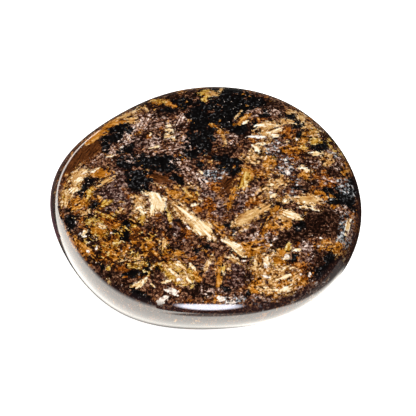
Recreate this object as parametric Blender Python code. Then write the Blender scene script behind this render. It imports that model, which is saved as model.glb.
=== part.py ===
"""Bronzite flat stone.

A flat, rounded pebble of polished bronzite, a brown rock with a bronze glint.
It is one natural piece: two broad faces that are nearly flat, and a full,
rounded edge between them. The pebble was tumbled and polished, so nothing on
it is sharp, and its colours are in the rock and not raised.

Units are metres and +Z is up. The origin is under the middle of the outline,
on the surface that the stone lies on.
"""

import math

import bmesh
import bpy
from mathutils import Vector

MM = 0.001

# Outline, seen from above
MEAN_RADIUS = 24.54 * MM
# Each swell is how many bulges it makes round the outline, how far they stand
# out, and the bearing of the first one, in degrees from +X towards +Y.
SWELLS = (
    (2, 0.54 * MM, 12.0),
    (3, 0.45 * MM, 71.0),
    (4, 0.20 * MM, 70.0),
    (5, 0.20 * MM, 25.0),
    (6, 0.13 * MM, -4.0),
)

# Rounded edge: half an ellipse, steeper where the stone was worn blunt
EDGE_HEIGHT = 8.6 * MM
EDGE_DEPTH = 4.8 * MM
EDGE_DEPTH_CHANGE = 1.7 * MM
BLUNT_BEARING = 210.0

# Broad faces
CROWN = 0.5 * MM
UNDERSIDE_RISE = 0.2 * MM
FOOT_INSET = 8.0 * MM

# How finely the surface is divided
POINTS_ROUND = 112
EDGE_STEPS = 16
FACE_STEPS = 13
UNDERSIDE_STEPS = 2

STONE_COLOUR = (0.125, 0.052, 0.022, 1.0)
STONE_ROUGHNESS = 0.12
STONE_METALLIC = 0.1


def clear_scene():
    """Remove whatever objects the file already holds."""
    for item in list(bpy.data.objects):
        bpy.data.objects.remove(item, do_unlink=True)


def outline_radius(bearing):
    """Distance from the middle to the edge at a bearing in radians."""
    radius = MEAN_RADIUS
    for bulges, height, first in SWELLS:
        radius += height * math.cos(bulges * (bearing - math.radians(first)))
    return radius


def outline_point(bearing):
    """Point of the outline at a bearing, seen from above."""
    radius = outline_radius(bearing)
    return Vector((radius * math.cos(bearing), radius * math.sin(bearing), 0.0))


def inward(bearing):
    """Level direction from the outline into the stone, square to the edge."""
    step = math.pi / POINTS_ROUND
    along = outline_point(bearing + step) - outline_point(bearing - step)
    return Vector((-along.y, along.x, 0.0)).normalized()


def edge_depth(bearing):
    """How far in from the outline the rounded edge reaches."""
    turn = bearing - math.radians(BLUNT_BEARING)
    return EDGE_DEPTH - EDGE_DEPTH_CHANGE * math.cos(turn)


def crown_height(point, bearing):
    """How far the upper face has risen above its rim."""
    share = point.length / outline_radius(bearing)
    return CROWN * (1.0 - share * share)


def underside_ring(share):
    """Ring between the flat foot (share 0) and the rounded edge (share 1)."""
    ring = []
    for bearing in bearings():
        inset = FOOT_INSET + (edge_depth(bearing) - FOOT_INSET) * share
        point = outline_point(bearing) + inward(bearing) * inset
        point.z = UNDERSIDE_RISE * (1.0 - math.cos(math.pi * share)) / 2.0
        ring.append(point)
    return ring


def edge_ring(angle):
    """Ring on the rounded edge, from -90 degrees below to 90 degrees above."""
    ring = []
    for bearing in bearings():
        inset = edge_depth(bearing) * (1.0 - math.cos(angle))
        point = outline_point(bearing) + inward(bearing) * inset
        crown = crown_height(point, bearing) * (1.0 + math.sin(angle)) / 2.0
        point.z = UNDERSIDE_RISE + EDGE_HEIGHT * (1.0 + math.sin(angle)) / 2.0 + crown
        ring.append(point)
    return ring


def face_ring(share):
    """Ring on the upper face, from its rim (share 0) towards the middle (share 1)."""
    ring = []
    for bearing in bearings():
        rim = outline_point(bearing) + inward(bearing) * edge_depth(bearing)
        point = rim * (1.0 - share)
        point.z = UNDERSIDE_RISE + EDGE_HEIGHT + crown_height(point, bearing)
        ring.append(point)
    return ring


def bearings():
    """Bearings of the points of a ring, in radians."""
    return [2.0 * math.pi * i / POINTS_ROUND for i in range(POINTS_ROUND)]


def all_rings():
    """Every ring of the stone, from the foot up over the edge to the middle."""
    rings = []
    for i in range(UNDERSIDE_STEPS):
        rings.append(underside_ring(i / UNDERSIDE_STEPS))
    for i in range(EDGE_STEPS + 1):
        rings.append(edge_ring(math.pi * (i / EDGE_STEPS - 0.5)))
    for i in range(1, FACE_STEPS):
        rings.append(face_ring(i / FACE_STEPS))
    return rings


def centred(rings):
    """Move the rings so that the middle of the outline's box is over the origin."""
    points = [point for ring in rings for point in ring]
    middle = Vector((
        (max(p.x for p in points) + min(p.x for p in points)) / 2.0,
        (max(p.y for p in points) + min(p.y for p in points)) / 2.0,
        0.0,
    ))
    return [[point - middle for point in ring] for ring in rings], middle


def add_ring(bm, ring):
    """Draw one closed ring of edges."""
    verts = [bm.verts.new(point) for point in ring]
    edges = []
    for i, vert in enumerate(verts):
        edges.append(bm.edges.new((vert, verts[(i + 1) % len(verts)])))
    return verts, edges


def stone_mesh():
    """Skin the rings, close the foot flat and the crown to a point."""
    rings, middle = centred(all_rings())
    bm = bmesh.new()
    drawn = [add_ring(bm, ring) for ring in rings]
    for lower, upper in zip(drawn, drawn[1:]):
        bmesh.ops.bridge_loops(bm, edges=lower[1] + upper[1])
    bm.faces.new(drawn[0][0])
    top = bm.faces.new(drawn[-1][0])
    peak = bmesh.ops.poke(bm, faces=[top])["verts"][0]
    peak.co = Vector((0.0, 0.0, UNDERSIDE_RISE + EDGE_HEIGHT + CROWN)) - middle
    bmesh.ops.recalc_face_normals(bm, faces=bm.faces)
    mesh = bpy.data.meshes.new("stone")
    bm.to_mesh(mesh)
    bm.free()
    mesh.shade_smooth()
    return mesh


def stone_material():
    """Polished bronzite: dark brown with a slight bronze lustre."""
    material = bpy.data.materials.new("polished bronzite")
    material.use_nodes = True
    shader = material.node_tree.nodes["Principled BSDF"]
    shader.inputs["Base Color"].default_value = STONE_COLOUR
    shader.inputs["Roughness"].default_value = STONE_ROUGHNESS
    shader.inputs["Metallic"].default_value = STONE_METALLIC
    material.diffuse_color = STONE_COLOUR
    return material


def build():
    clear_scene()
    mesh = stone_mesh()
    mesh.materials.append(stone_material())
    stone = bpy.data.objects.new("stone", mesh)
    bpy.context.scene.collection.objects.link(stone)


build()
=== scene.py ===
# %% [markdown]
# # A polished flat stone of bronzite
#
# Bronzite is a brown, iron-bearing pyroxene with a bronze glint. This stone is
# a flat pebble, tumbled until its whole surface is smooth as glass, so all of
# its character is in the rock: a tangle of black, plum, rust, gold and cream
# crystals, some of them long blades, under one clear polish.
#
# The lesson starts from a plain solid of the pebble's real form. It makes a
# fine, smooth skin over that solid, places the crystals on it, and then builds
# the material that turns those places into rock.

# %% Load the solid
import math

import bmesh
import bpy
import numpy as np
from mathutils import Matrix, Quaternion, Vector
from mathutils.kdtree import KDTree


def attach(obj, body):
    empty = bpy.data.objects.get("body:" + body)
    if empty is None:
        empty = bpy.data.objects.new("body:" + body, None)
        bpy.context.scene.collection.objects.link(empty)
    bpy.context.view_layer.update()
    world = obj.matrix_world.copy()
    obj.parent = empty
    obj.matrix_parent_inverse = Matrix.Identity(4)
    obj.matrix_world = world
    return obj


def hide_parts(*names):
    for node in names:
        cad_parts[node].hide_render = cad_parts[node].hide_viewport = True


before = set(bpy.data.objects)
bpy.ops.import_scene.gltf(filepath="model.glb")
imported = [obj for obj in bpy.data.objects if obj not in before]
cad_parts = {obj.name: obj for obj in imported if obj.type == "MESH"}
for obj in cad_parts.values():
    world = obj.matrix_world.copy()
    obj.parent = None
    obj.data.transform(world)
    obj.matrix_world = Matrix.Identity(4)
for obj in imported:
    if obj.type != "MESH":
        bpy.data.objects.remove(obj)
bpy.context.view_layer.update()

MM = 0.001

# %% [markdown]
# ## Helpers
#
# Colours are written as sRGB hex values, the way a picture shows them, and
# Blender's shaders want linear light, so one function turns one into the
# other. A second function adds a node with its settings and links, which keeps
# every material below down to a list of what it is made of.

# %% Colours and nodes
def linear(hex_colour):
    """sRGB hex, such as "c8a060", to a linear RGBA tuple."""
    channels = []
    for start in (0, 2, 4):
        value = int(hex_colour[start:start + 2], 16) / 255
        if value <= 0.04045:
            channels.append(value / 12.92)
        else:
            channels.append(((value + 0.055) / 1.055) ** 2.4)
    return (*channels, 1.0)


def add_node(tree, kind, links=None, values=None, **settings):
    """Add a node, set its options and sockets, and link sources to its inputs."""
    node = tree.nodes.new(kind)
    for name, value in settings.items():
        setattr(node, name, value)
    for socket, value in (values or {}).items():
        node.inputs[socket].default_value = value
    for socket, source in (links or {}).items():
        tree.links.new(source, node.inputs[socket])
    return node


def new_material(name):
    """An empty node material and its output node."""
    material = bpy.data.materials.new(name)
    material.use_nodes = True
    material.node_tree.nodes.clear()
    output = add_node(material.node_tree, "ShaderNodeOutputMaterial")
    return material, material.node_tree, output


def deselect():
    """Operators act on all that is selected, so every step starts from nothing."""
    if bpy.context.object and bpy.context.object.mode != "OBJECT":
        bpy.ops.object.mode_set(mode="OBJECT")
    bpy.ops.object.select_all(action="DESELECT")


def make_active(item):
    deselect()
    item.select_set(True)
    bpy.context.view_layer.objects.active = item


# %% [markdown]
# ## The camera
#
# The stone lies flat and is seen from the front, from about 52 degrees above
# level, with a long lens from close by. The camera is placed by the point it
# looks at, its height angle and its distance, because those three can each be
# read from a picture on their own.

# %% Camera
CAMERA_AIM = Vector((0.40, -2.06, 4.5)) * MM
CAMERA_HEIGHT_ANGLE = math.radians(52)
CAMERA_DISTANCE = 158.4 * MM
CAMERA_LENS = 85

towards_camera = Vector((0, -math.cos(CAMERA_HEIGHT_ANGLE), math.sin(CAMERA_HEIGHT_ANGLE)))
bpy.ops.object.camera_add(
    location=CAMERA_AIM + towards_camera * CAMERA_DISTANCE,
    rotation=(math.pi / 2 - CAMERA_HEIGHT_ANGLE, 0, 0),
)
camera = bpy.context.object
camera.data.lens = CAMERA_LENS
camera.data.sensor_width = 36
camera.data.clip_start = 0.005
bpy.context.scene.camera = camera
print("camera at, mm:", [round(v / MM, 1) for v in camera.location])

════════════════

## Short task
Using the data above, reproduce exactly the lines from the line that contains "obj.data.transform(world)" through the line that contains "return material, material.node_tree, output", including both.

## Result
    obj.data.transform(world)
    obj.matrix_world = Matrix.Identity(4)
for obj in imported:
    if obj.type != "MESH":
        bpy.data.objects.remove(obj)
bpy.context.view_layer.update()

MM = 0.001

# %% [markdown]
# ## Helpers
#
# Colours are written as sRGB hex values, the way a picture shows them, and
# Blender's shaders want linear light, so one function turns one into the
# other. A second function adds a node with its settings and links, which keeps
# every material below down to a list of what it is made of.

# %% Colours and nodes
def linear(hex_colour):
    """sRGB hex, such as "c8a060", to a linear RGBA tuple."""
    channels = []
    for start in (0, 2, 4):
        value = int(hex_colour[start:start + 2], 16) / 255
        if value <= 0.04045:
            channels.append(value / 12.92)
        else:
            channels.append(((value + 0.055) / 1.055) ** 2.4)
    return (*channels, 1.0)


def add_node(tree, kind, links=None, values=None, **settings):
    """Add a node, set its options and sockets, and link sources to its inputs."""
    node = tree.nodes.new(kind)
    for name, value in settings.items():
        setattr(node, name, value)
    for socket, value in (values or {}).items():
        node.inputs[socket].default_value = value
    for socket, source in (links or {}).items():
        tree.links.new(source, node.inputs[socket])
    return node


def new_material(name):
    """An empty node material and its output node."""
    material = bpy.data.materials.new(name)
    material.use_nodes = True
    material.node_tree.nodes.clear()
    output = add_node(material.node_tree, "ShaderNodeOutputMaterial")
    return material, material.node_tree, output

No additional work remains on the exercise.